Еще забыл сказать, что к такому выходу для себя, к необходимости это сделать приводит меня еще та общая — я скажу прямо — вдохновенная любовь к людям ко всем, которых я знаю, к здешним и к тамошним — деревенским, которая иногда нахлынывает волной до слез, до умиления, и когда хочется сказать всем что-то, всех научить чему-то, не учительствовать, а научить, и тогда кажется даже так ярко рисуется, я должен это сделать — но по силам ли это еще? Где найти эту силу? как укрепить себя, чтобы сделать это во всей чистоте, достойно дела Божьего — ведь я даже иногда не властен над простым и внешним житейским волнением — так несовершен еще. Простите, дорогой Лев Николаевич. Напишите что-нибудь[224]. Это должно во мне решиться теперь скоро, в январе уж — нельзя так дольше. А то я хотел даже в монастырь уйти на время, для искуса, для подготовки, все-таки трудным и суровым рисуется мне это дело. И страшно, что не на одного Бога надеешься при этом, а вот и на Вас на человека. Но не гордыня ли все, ведь и Вас упрекают иногда в гордыне. А эти слезы, это умиление и вдохновение! как поддержать их всегда в себе? Я так часто падаю, так часто терзаюсь и мучаюсь — но знаю путь любви и живой любви общения с людьми единый истинный путь к Богу. Ваш брат известный Вам
Леонид Семенов
Мой адрес пока:
СПетербург
Морская ул. д. 35 кв. И.
А мы ведь еще молоды, кому как не нам дерзать?!

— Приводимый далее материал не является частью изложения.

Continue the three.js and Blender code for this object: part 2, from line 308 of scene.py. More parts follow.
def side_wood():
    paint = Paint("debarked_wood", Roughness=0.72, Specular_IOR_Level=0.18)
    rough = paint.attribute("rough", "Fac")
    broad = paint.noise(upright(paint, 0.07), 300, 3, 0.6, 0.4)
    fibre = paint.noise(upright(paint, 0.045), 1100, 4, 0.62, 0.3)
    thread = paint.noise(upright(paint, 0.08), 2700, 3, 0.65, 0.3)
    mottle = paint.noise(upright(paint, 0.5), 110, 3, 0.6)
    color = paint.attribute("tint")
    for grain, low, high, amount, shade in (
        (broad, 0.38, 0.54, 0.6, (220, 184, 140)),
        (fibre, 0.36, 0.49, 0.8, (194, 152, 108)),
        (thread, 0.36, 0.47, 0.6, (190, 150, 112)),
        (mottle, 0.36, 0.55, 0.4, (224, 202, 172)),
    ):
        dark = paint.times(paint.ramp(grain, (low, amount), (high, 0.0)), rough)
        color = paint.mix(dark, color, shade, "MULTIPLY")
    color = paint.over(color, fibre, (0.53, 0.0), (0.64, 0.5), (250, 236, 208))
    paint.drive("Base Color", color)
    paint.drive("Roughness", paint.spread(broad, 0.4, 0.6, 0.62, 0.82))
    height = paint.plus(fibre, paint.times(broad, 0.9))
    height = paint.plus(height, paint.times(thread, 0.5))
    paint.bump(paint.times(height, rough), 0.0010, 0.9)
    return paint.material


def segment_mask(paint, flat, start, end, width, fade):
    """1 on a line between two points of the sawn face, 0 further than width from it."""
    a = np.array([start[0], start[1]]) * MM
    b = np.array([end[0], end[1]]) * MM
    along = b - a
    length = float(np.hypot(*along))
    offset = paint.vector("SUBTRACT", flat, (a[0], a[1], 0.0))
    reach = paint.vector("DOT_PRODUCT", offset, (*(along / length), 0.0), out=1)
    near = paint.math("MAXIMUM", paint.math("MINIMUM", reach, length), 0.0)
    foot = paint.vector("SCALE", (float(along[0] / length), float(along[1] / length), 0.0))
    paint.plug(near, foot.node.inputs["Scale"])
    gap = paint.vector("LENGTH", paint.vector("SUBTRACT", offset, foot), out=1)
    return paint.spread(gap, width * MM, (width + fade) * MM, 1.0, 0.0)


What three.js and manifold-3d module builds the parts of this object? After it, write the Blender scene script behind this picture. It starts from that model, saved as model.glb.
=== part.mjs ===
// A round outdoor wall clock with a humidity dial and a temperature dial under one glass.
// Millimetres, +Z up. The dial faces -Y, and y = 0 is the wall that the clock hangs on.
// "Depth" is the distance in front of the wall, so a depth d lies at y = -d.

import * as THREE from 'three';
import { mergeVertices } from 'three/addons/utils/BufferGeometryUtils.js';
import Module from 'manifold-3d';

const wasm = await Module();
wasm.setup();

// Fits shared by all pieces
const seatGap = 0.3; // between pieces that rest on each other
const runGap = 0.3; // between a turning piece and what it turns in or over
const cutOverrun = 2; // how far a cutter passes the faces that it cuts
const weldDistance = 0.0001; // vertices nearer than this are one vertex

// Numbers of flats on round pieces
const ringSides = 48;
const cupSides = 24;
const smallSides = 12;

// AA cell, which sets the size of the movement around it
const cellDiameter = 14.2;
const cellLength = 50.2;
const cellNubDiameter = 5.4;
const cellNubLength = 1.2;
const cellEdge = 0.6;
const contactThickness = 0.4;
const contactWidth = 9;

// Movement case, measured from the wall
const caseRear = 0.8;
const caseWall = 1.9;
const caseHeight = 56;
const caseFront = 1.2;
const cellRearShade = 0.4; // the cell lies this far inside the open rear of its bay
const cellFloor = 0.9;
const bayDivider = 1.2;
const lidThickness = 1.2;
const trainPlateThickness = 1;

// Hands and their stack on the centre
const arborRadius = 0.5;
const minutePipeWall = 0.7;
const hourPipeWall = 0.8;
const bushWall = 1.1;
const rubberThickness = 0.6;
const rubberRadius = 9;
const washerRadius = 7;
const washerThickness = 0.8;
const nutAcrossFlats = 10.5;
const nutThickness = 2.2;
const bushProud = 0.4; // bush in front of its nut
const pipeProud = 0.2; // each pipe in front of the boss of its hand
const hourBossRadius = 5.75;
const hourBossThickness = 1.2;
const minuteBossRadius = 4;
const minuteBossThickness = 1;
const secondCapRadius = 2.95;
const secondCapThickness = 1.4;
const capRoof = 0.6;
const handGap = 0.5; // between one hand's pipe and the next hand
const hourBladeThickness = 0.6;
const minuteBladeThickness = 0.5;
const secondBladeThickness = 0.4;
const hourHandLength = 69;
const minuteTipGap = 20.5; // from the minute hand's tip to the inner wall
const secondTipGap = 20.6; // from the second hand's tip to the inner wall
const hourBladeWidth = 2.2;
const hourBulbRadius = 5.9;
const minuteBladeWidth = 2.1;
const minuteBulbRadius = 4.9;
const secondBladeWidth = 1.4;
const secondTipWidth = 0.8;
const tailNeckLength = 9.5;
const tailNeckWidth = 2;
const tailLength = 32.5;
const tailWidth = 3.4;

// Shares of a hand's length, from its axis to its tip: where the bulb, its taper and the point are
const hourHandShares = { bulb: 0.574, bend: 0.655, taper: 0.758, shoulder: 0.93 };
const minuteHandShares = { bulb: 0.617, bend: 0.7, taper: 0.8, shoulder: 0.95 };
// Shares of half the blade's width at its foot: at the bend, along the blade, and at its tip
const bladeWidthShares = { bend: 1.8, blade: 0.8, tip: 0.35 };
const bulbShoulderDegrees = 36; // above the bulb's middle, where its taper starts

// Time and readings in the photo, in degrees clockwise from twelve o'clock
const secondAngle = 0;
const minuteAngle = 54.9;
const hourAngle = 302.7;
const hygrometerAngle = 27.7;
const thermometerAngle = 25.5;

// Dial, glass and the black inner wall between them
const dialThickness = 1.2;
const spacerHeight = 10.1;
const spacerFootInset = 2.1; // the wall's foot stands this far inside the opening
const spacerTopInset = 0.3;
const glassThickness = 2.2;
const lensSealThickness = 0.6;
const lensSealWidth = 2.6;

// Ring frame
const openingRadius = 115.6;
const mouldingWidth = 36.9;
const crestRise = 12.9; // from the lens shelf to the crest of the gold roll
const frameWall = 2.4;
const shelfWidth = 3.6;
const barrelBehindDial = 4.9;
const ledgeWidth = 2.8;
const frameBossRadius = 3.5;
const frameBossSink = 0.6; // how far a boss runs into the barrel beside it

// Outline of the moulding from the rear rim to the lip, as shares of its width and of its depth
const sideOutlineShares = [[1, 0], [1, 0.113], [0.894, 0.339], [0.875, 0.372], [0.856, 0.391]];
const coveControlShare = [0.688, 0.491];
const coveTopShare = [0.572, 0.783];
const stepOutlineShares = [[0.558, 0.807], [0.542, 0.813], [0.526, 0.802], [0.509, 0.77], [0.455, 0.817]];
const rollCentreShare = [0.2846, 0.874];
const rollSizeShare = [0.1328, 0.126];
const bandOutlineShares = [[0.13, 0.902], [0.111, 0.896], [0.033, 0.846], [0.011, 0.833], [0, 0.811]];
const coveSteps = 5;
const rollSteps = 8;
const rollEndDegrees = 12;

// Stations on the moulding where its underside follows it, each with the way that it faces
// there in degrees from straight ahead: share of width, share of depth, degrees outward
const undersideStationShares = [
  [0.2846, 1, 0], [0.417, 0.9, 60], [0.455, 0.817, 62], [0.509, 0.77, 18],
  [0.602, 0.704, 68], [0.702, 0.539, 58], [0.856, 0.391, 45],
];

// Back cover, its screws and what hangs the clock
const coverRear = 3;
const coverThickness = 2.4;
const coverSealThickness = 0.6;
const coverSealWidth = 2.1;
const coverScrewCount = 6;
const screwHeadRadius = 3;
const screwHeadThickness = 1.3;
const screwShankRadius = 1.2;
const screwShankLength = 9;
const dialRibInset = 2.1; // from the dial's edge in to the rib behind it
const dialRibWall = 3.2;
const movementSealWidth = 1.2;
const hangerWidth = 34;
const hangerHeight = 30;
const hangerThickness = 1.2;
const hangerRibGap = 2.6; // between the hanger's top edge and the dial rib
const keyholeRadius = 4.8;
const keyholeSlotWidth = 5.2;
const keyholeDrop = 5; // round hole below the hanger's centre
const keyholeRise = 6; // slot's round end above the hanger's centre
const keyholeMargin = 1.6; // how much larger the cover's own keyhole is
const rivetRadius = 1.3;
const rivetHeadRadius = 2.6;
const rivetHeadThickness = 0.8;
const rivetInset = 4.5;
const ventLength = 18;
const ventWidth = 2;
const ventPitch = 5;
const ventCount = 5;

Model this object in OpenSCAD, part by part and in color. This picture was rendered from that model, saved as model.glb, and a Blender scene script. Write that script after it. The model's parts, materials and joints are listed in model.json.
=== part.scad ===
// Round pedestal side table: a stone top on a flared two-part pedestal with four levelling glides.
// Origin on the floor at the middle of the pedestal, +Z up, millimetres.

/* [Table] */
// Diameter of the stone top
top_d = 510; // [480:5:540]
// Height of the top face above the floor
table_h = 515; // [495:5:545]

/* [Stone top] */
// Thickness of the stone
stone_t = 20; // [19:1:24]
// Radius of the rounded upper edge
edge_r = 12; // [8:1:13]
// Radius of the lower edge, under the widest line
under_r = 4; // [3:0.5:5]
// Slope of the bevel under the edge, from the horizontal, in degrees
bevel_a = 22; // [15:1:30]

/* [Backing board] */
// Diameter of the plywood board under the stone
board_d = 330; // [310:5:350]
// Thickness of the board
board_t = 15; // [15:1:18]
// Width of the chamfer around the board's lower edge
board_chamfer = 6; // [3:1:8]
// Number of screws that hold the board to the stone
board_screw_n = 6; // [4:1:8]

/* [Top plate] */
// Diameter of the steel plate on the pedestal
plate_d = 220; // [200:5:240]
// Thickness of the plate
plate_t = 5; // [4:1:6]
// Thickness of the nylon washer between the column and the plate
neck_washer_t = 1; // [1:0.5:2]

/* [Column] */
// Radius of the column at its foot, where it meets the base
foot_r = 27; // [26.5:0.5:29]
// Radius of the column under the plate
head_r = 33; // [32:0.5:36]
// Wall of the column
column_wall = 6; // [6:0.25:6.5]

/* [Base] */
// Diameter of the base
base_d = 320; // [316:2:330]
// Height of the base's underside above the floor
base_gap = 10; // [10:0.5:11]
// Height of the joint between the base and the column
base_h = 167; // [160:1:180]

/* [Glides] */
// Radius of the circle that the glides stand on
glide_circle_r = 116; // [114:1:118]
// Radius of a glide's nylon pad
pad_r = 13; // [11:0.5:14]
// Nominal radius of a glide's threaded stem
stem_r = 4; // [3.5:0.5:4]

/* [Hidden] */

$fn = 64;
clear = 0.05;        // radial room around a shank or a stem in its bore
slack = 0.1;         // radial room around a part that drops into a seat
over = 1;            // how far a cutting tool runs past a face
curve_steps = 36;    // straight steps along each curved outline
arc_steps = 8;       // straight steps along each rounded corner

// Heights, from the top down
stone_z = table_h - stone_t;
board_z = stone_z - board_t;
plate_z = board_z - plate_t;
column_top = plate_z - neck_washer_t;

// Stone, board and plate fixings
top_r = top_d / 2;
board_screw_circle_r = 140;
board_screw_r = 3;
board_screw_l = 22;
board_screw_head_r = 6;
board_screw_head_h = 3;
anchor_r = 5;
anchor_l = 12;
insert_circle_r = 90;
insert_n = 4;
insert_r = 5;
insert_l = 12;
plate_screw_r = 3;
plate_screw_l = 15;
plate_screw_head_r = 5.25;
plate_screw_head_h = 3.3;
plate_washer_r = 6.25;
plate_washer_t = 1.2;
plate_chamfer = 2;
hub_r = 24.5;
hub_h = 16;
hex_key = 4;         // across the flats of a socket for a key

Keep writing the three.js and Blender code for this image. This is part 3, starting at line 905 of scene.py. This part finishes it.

Спасибо Вам за Ваше письмо в газетах.
<На конверте:>
Тульская губ.
ст. Козлова Засека
Ясная Поляна
Льву Николаевичу Толстому.
7
3 марта 1908. Петербург
Дорогой Лев Николаевич, я давно уже получил Ваше письмо, несколько раз пробовал отвечать на него, но все слова как-то не нужны, бледны. Редко приходится переживать такой праздник души, когда сознаешь, что совершенно сходишься с другим человеком, да еще с человеком, который настолько опытнее и старше тебя, как Вы меня. Теперь пишу кратко ради любви и общения. Я — еще в Петерб<урге>, но все те сомнения, которые высказал Вам в письме в декабре, — рассеялись как призраки, и понял я, что они соблазн. Я считаю для себя неизбежным — уход в крестьянство и всего вероятнее в ту свою деревню, в которой жил уже летом. В этом, думаю, воля Божья для меня, та воля, о которой Вы пишите. Ее я воспринимаю и ей учусь не во внешних рассуждениях — о классах, о социализме, о ходе истории и даже об историческом ходе религиозных движений в России (такому соблазну подпадают некоторые и очень близкие мне люди, и мне кажется это все ложью) — а просто во внутреннем сознании [во-первых] вины своей за все общество образованное и за все, что оно делает, вины перед собой, перед ним и перед всеми, пока живу среди него и знаю, что как бы лично ни старался я сам себе устроить здесь иную и более суровую и непраздную жизнь, — мира душевного мне здесь нет. Для этого ведь выход один — уйти в ту готовую среду, где эта суровая и непраздная жизнь уже есть, всегда была и будет. Во-вторых, необходимость в такой суровой и непраздной жизни я ощущаю тоже внутренне — и чрезвычайно лично, интимно. Это просто какая-то гигиена духа, я без телесного труда — и в этой болтливой и хлопотливой обстановке города — не могу как-то достаточно сосредоточиться в себе духом, не могу молиться, не могу очищаться от накопляющихся за день грехов. Все как-то разбрызгано, хаотично в душе, поддаешься впечатлениям, увлекаешься даже и самыми высокими мыслями без чистоты и глубины. Есть, напр., ужасная опасность увлекаться религиозными фантазиями и рассуждениями взамен непосредственного знания и стремления к Богу и к любви, и этой опасности так часто подпадают хорошие интеллигенты. Боюсь, что и я подпал уже ей. Причина этого одна — отсутствие сурового труда.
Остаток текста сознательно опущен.